[Start]

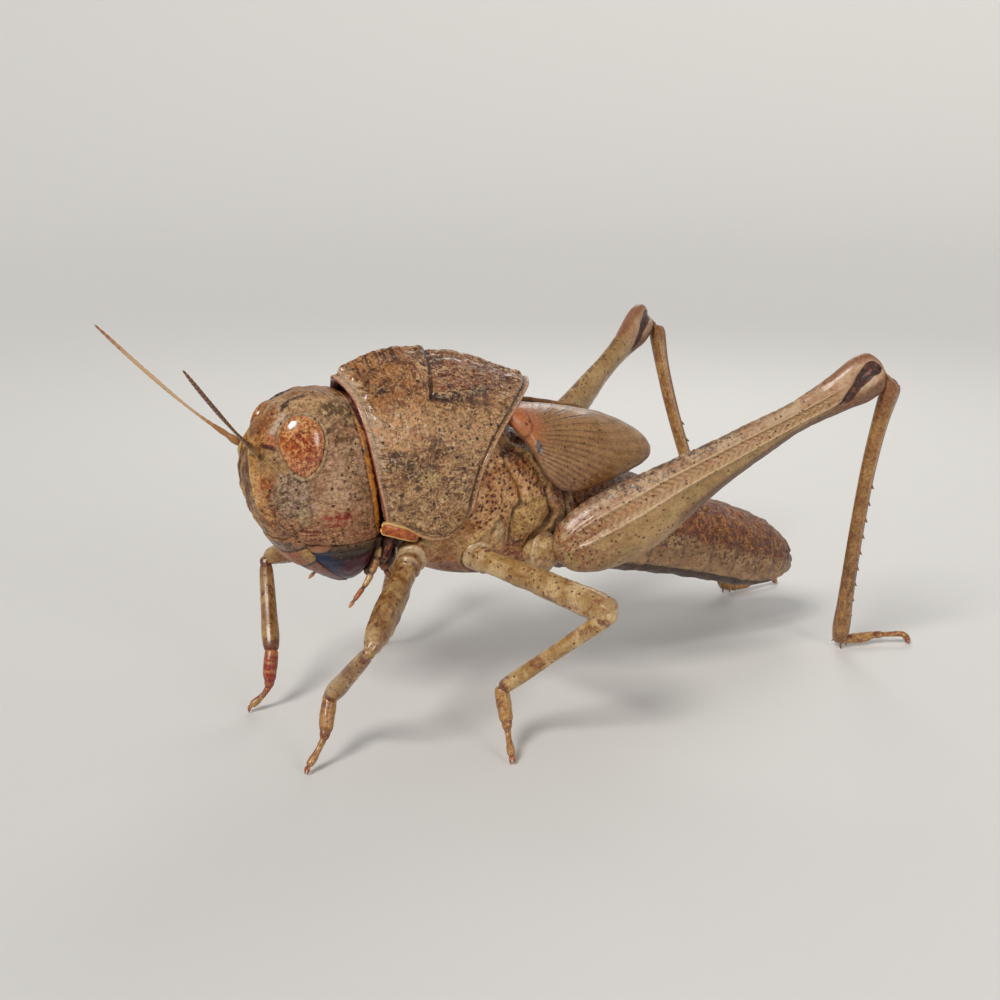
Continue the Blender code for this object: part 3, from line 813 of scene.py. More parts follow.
def head_finish():
    f = Finish("head_cuticle", (0.86, 0.88, 0.89), roughness=0.48, coat=0.12, coat_roughness=0.2, skin=0.08,
               specular=0.3)
    x, y, z, side = f.x, f.y, f.z, f.side
    ahead = (side, z)
    cloudy = f.noise(0.9, 3)
    f.colour = f.mix(cloudy.step(0.36, 0.6), (190, 152, 118), (220, 188, 158))
    f.paint(z.step(12.6, 11.2) * 0.65, (192, 142, 106))
    # Brown freckles crowd on the crown, behind the eye and below it.
    freckles = f.noise(4, 5, 0.75, at=(1, 0.7, 1.3)).step(0.5, 0.58)
    crowd = f.noise(1.1, 3).step(0.4, 0.6)
    bare = f.spot((-0.2, 12.7), (1, 1.6), 0.6).ragged(1.4, 0.3, 0.5)
    f.paint(freckles * (crowd * 0.65 + 0.2) * (1 - bare * 0.7), (128, 88, 56))
    clouds = f.noise(1.5, 5, 0.7, twist=0.4).step(0.5, 0.62)
    f.paint(clouds * 0.35, (164, 128, 98))
    # The face between the eyes and down to the lip: ochre, brown and cream, in streaks from top to foot.
    streaks = f.noise(1.7, 5, 0.68, at=(1, 1, 0.4), twist=0.3)
    face = f.mix(streaks.step(0.44, 0.56), (214, 168, 104), (136, 80, 32))
    front = (y + side * 0.42).step(-1.25, -1.85)
    f.paint(front, face)
    cream = f.noise(2.2, 5, 0.7, at=(1, 1, 0.5)).step(0.5, 0.6)
    f.paint(cream * front * (z.step(14.4, 12.2) * 0.5 + 0.25), (216, 186, 144))
    green = f.noise(1.5, 3, 0.6, at=(1, 1, 0.4)).step(0.52, 0.62) * side.step(0.95, 0.7)
    f.paint(green * front * 0.5, (138, 118, 58))
    crown = z.step(15.4, 16.4)
    f.paint(crown * 0.7, (222, 190, 148))
    blotch = crown.ragged(1.5, 0.5, 0.6)
    f.paint(blotch * 0.45, (150, 104, 58))
    f.paint((z + f.noise(1.6, 3) * 0.5).step(17.2, 17.6) * 0.6, (164, 112, 58))
    ochre = (f.spot((-2.1, 16), (0.8, 0.9), 0.5) * side.step(1.25, 0.95)).ragged(2, 0.38, 0.56)
    f.paint(ochre * 0.75, (178, 112, 44))
    # The ridge down the face is pale yellow; beside it run a cream, an orange and a brown streak.
    pale_ridge = f.line(((0.6, 14.9), (0.7, 14.4), (0.9, 13.7), (0.93, 12.5), (1.05, 11.6)), 0.11, ahead)
    f.paint(pale_ridge * front * 0.8, (232, 208, 152))
    band = f.line(((1.25, 13.6), (1.2, 12.8), (1.35, 11.6)), 0.3, ahead) * front
    f.paint(band * 0.85, (236, 190, 138))
    orange = f.spot((1.72, 13.55), (0.36, 0.55), 0.6, ahead) * y.step(-1.4, -1.8)
    f.paint(orange.ragged(2.4, 0.36, 0.52) * 0.75, (200, 122, 58))
    brown = f.spot((1.7, 12.7), (0.4, 1), 0.6, ahead) * y.step(-1.4, -1.8)
    f.paint(brown.ragged(2.8, 0.47, 0.57) * 0.75, (140, 78, 34))
    low_face = f.spot((1.35, 11.5), (0.8, 0.6), 0.6, ahead) * y.step(-1.2, -1.6)
    f.paint(low_face.ragged(3, 0.46, 0.56) * 0.7, (150, 92, 70))
    # Below the eye: pale grey-lilac with dark mottles, and a pale green patch against the suture.
    cheek = f.spot((-1.6, 12.9), (0.75, 1.25), 0.5)
    f.paint(cheek * 0.75, (204, 180, 156))
    f.paint(cheek.ragged(2.6, 0.48, 0.58) * 0.75, (118, 94, 72))
    lilac = f.spot((-1.3, 12.4), (0.7, 0.9), 0.6)
    f.paint(lilac.ragged(1.9, 0.46, 0.6) * 0.6, (200, 168, 162))
    patch = f.spot((-1.1, 11.75), (0.3, 0.5), 0.4) * side.step(1.6, 2)
    f.paint(patch.ragged(3, 0.36, 0.5) * 0.6, (206, 190, 156))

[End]

Goal: From the first line to the last, please quote the material above exactly.

Final result:
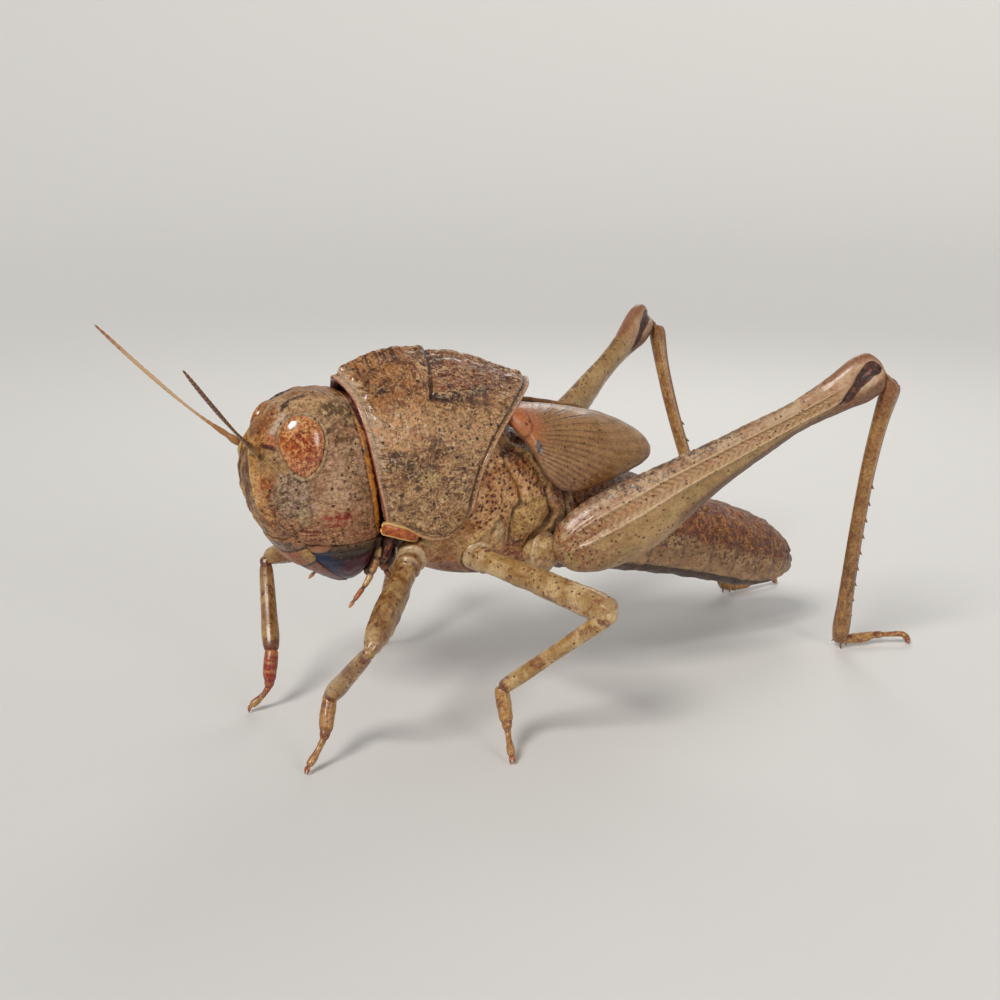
Continue the Blender code for this object: part 3, from line 813 of scene.py. More parts follow.
def head_finish():
    f = Finish("head_cuticle", (0.86, 0.88, 0.89), roughness=0.48, coat=0.12, coat_roughness=0.2, skin=0.08,
               specular=0.3)
    x, y, z, side = f.x, f.y, f.z, f.side
    ahead = (side, z)
    cloudy = f.noise(0.9, 3)
    f.colour = f.mix(cloudy.step(0.36, 0.6), (190, 152, 118), (220, 188, 158))
    f.paint(z.step(12.6, 11.2) * 0.65, (192, 142, 106))
    # Brown freckles crowd on the crown, behind the eye and below it.
    freckles = f.noise(4, 5, 0.75, at=(1, 0.7, 1.3)).step(0.5, 0.58)
    crowd = f.noise(1.1, 3).step(0.4, 0.6)
    bare = f.spot((-0.2, 12.7), (1, 1.6), 0.6).ragged(1.4, 0.3, 0.5)
    f.paint(freckles * (crowd * 0.65 + 0.2) * (1 - bare * 0.7), (128, 88, 56))
    clouds = f.noise(1.5, 5, 0.7, twist=0.4).step(0.5, 0.62)
    f.paint(clouds * 0.35, (164, 128, 98))
    # The face between the eyes and down to the lip: ochre, brown and cream, in streaks from top to foot.
    streaks = f.noise(1.7, 5, 0.68, at=(1, 1, 0.4), twist=0.3)
    face = f.mix(streaks.step(0.44, 0.56), (214, 168, 104), (136, 80, 32))
    front = (y + side * 0.42).step(-1.25, -1.85)
    f.paint(front, face)
    cream = f.noise(2.2, 5, 0.7, at=(1, 1, 0.5)).step(0.5, 0.6)
    f.paint(cream * front * (z.step(14.4, 12.2) * 0.5 + 0.25), (216, 186, 144))
    green = f.noise(1.5, 3, 0.6, at=(1, 1, 0.4)).step(0.52, 0.62) * side.step(0.95, 0.7)
    f.paint(green * front * 0.5, (138, 118, 58))
    crown = z.step(15.4, 16.4)
    f.paint(crown * 0.7, (222, 190, 148))
    blotch = crown.ragged(1.5, 0.5, 0.6)
    f.paint(blotch * 0.45, (150, 104, 58))
    f.paint((z + f.noise(1.6, 3) * 0.5).step(17.2, 17.6) * 0.6, (164, 112, 58))
    ochre = (f.spot((-2.1, 16), (0.8, 0.9), 0.5) * side.step(1.25, 0.95)).ragged(2, 0.38, 0.56)
    f.paint(ochre * 0.75, (178, 112, 44))
    # The ridge down the face is pale yellow; beside it run a cream, an orange and a brown streak.
    pale_ridge = f.line(((0.6, 14.9), (0.7, 14.4), (0.9, 13.7), (0.93, 12.5), (1.05, 11.6)), 0.11, ahead)
    f.paint(pale_ridge * front * 0.8, (232, 208, 152))
    band = f.line(((1.25, 13.6), (1.2, 12.8), (1.35, 11.6)), 0.3, ahead) * front
    f.paint(band * 0.85, (236, 190, 138))
    orange = f.spot((1.72, 13.55), (0.36, 0.55), 0.6, ahead) * y.step(-1.4, -1.8)
    f.paint(orange.ragged(2.4, 0.36, 0.52) * 0.75, (200, 122, 58))
    brown = f.spot((1.7, 12.7), (0.4, 1), 0.6, ahead) * y.step(-1.4, -1.8)
    f.paint(brown.ragged(2.8, 0.47, 0.57) * 0.75, (140, 78, 34))
    low_face = f.spot((1.35, 11.5), (0.8, 0.6), 0.6, ahead) * y.step(-1.2, -1.6)
    f.paint(low_face.ragged(3, 0.46, 0.56) * 0.7, (150, 92, 70))
    # Below the eye: pale grey-lilac with dark mottles, and a pale green patch against the suture.
    cheek = f.spot((-1.6, 12.9), (0.75, 1.25), 0.5)
    f.paint(cheek * 0.75, (204, 180, 156))
    f.paint(cheek.ragged(2.6, 0.48, 0.58) * 0.75, (118, 94, 72))
    lilac = f.spot((-1.3, 12.4), (0.7, 0.9), 0.6)
    f.paint(lilac.ragged(1.9, 0.46, 0.6) * 0.6, (200, 168, 162))
    patch = f.spot((-1.1, 11.75), (0.3, 0.5), 0.4) * side.step(1.6, 2)
    f.paint(patch.ragged(3, 0.36, 0.5) * 0.6, (206, 190, 156))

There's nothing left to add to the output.